Turnaround financing can improve a dying business.
Turnaround financing is for companies that have had a history of bad performance. It involves the challenge of improving a business by investing more money, or capital into the dying business. Often times the company is bankrupt or simply not performing. Turnaround financing includes the capital invested into the stagnant business. This capital could include financial capital or human capital.
Often times a group of investors or other private parties with capital and management savvy will finance the dying business to improve their own operations. Sometimes a company an investor will invest money into may provide a complimentary product or service to a business they already have. By combining the two operations profits may increase, and that is often times a big reason that turnaround financing takes place.

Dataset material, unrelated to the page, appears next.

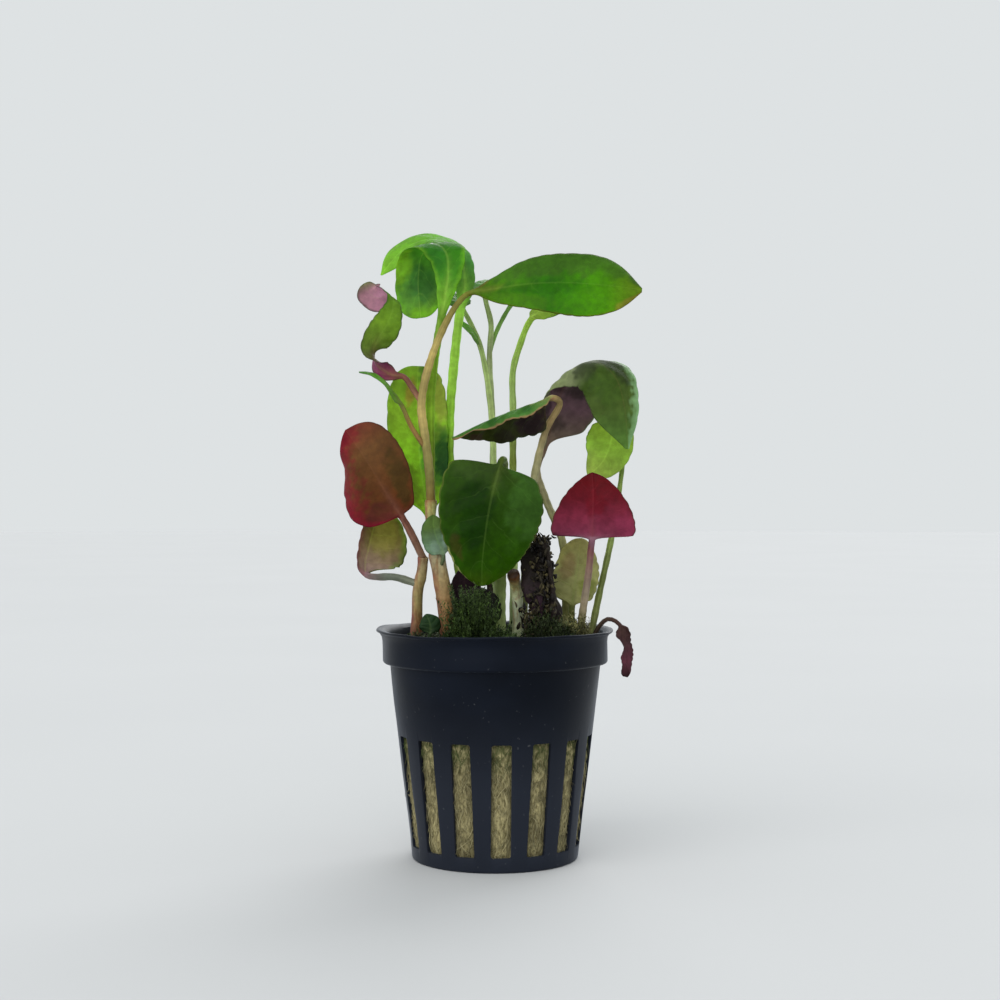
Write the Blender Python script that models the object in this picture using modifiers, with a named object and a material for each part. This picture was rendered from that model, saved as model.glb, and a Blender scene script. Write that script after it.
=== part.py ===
# Potted cardinal flower: a slotted net pot, its stone wool and a young plant.
import math

import bmesh
import bpy
import numpy as np
from mathutils import Vector

MM = 0.001

# Pot, in millimetres
LIP_TOP = 50.4
LIP_RADIUS = 26.2
LIP_THICK = 0.9
COLLAR_RADIUS = 24.9
COLLAR_FOOT = 43.2
WALL_TOP_RADIUS = 23.3
WALL_FOOT_RADIUS = 18.3
WALL_THICK = 0.85
FLOOR_THICK = 1.2
POT_FACETS = 60
SLOTS = 15
SLOT_WIDTH = 4.3
SLOT_TOP = 27.5
SLOT_FOOT = 3.2
SLOT_TURN = 4.0

# Stone wool, in millimetres
GAP = 0.3
WOOL_TOP = 47.0
WOOL_FACETS = 30

# Front drawing: steps across and down from the drawing's centre, seen from a point in front
DRAW_CENTRE = 500.0
DRAW_STEPS = 4.52
EYE_X = 1.1
EYE_Z = 78.8
EYE_AWAY = 380.0
FOOT = -1.0
ROOT_LEVEL = WOOL_TOP + 0.45

# Leaves, in millimetres
LEAF_THICK = 0.45

SHOWN = "potted_cardinal_flower"
CUTTERS = "potted_cardinal_flower_cutters"


def at(point):
    """Place of a point that is given as steps across, steps down and depth in millimetres."""
    across, down, depth = point
    if down == FOOT:
        down = DRAW_CENTRE + (EYE_Z - ROOT_LEVEL) * DRAW_STEPS * EYE_AWAY / (EYE_AWAY + depth)
    near = (EYE_AWAY + depth) / (DRAW_STEPS * EYE_AWAY)
    x = EYE_X + (across - DRAW_CENTRE) * near
    z = EYE_Z - (down - DRAW_CENTRE) * near
    return np.array((x, depth, z))


def curve_through(points, stations):
    """Smooth path through the points, with tangents from their neighbours."""
    points = np.array(points, float)
    steps = np.sqrt(np.linalg.norm(np.diff(points, axis=0), axis=1))
    knots = np.concatenate(([0.0], np.cumsum(steps)))
    slopes = np.gradient(points, knots, axis=0)
    out = []
    for value in np.interp(stations, np.linspace(0, 1, len(knots)), knots):
        i = min(max(int(np.searchsorted(knots, value)) - 1, 0), len(knots) - 2)
        h = knots[i + 1] - knots[i]
        u = (value - knots[i]) / h
        a = (1 + 2 * u) * (1 - u) ** 2
        b = u * (1 - u) ** 2
        c = u * u * (3 - 2 * u)
        d = u * u * (u - 1)
        place = a * points[i] + b * h * slopes[i] + c * points[i + 1] + d * h * slopes[i + 1]
        out.append(place)
    return np.array(out)


def evenly(points, low, high, count, ends=0.0):
    """Places along a path between two of its points, at even lengths, closer at the far end."""
    last = len(points) - 1
    fine = np.linspace(low / last, high / last, 400)
    places = curve_through(points, fine)
    lengths = np.concatenate(([0.0], np.cumsum(np.linalg.norm(np.diff(places, axis=0), axis=1))))
    share = np.linspace(0, 1, count)
    share = (1 - ends) * share + ends * (1 - np.cos(np.pi * share)) / 2
    wanted = share * lengths[-1]
    return np.array([[np.interp(w, lengths, places[:, k]) for k in range(3)] for w in wanted]), share


def along(values, t):
    """Value at t of numbers that are spread evenly from 0 to 1."""
    values = np.atleast_1d(np.array(values, float))
    if len(values) == 1:
        return float(values[0])
    x = t * (len(values) - 1)
    i = min(int(x), len(values) - 2)
    u = x - i
    u = u * u * (3 - 2 * u)
    return float(values[i] * (1 - u) + values[i + 1] * u)


def width_at(shape, t):
    """Half width of a blade at t: three numbers are a size and two powers, more are widths."""
    if len(shape) > 3:
        slopes = np.gradient(np.array(shape, float))
        x = t * (len(shape) - 1)
        i = min(int(x), len(shape) - 2)
        u = x - i
        return float((1 + 2 * u) * (1 - u) ** 2 * shape[i] + u * (1 - u) ** 2 * slopes[i]
                     + u * u * (3 - 2 * u) * shape[i + 1] + u * u * (u - 1) * slopes[i + 1])
    size, p, q = shape
    widest = p / (p + q)
    t = min(max(t, 0.0), 1.0)
    return size * (t / widest) ** p * ((1 - t) / (1 - widest)) ** q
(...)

An investor will categorize the turnaround in three different categories. These include:
• Cost Structure: The investor will look at the expenses of a company and find areas that could be cut back that would increase profitability. This wouldn’t mean a large change like bringing in new management or creating a new business plan.
• Management: Replacing the current management that isn’t getting the job done is another option for the investor. They will have to look hard at the new candidates for management including their past business successes. They will have to determine if just a management change will be necessary to make a difference, or if a change needs to take place along with more working capital to make a positive difference.
• Declining Marketing Position: If a company is declining market position an investor will not be as interested in investing into this business because the chances of success aren’t as great. Declining marketing position can’t be controlled by the investor like changing cost structure, management, and/or the business plan.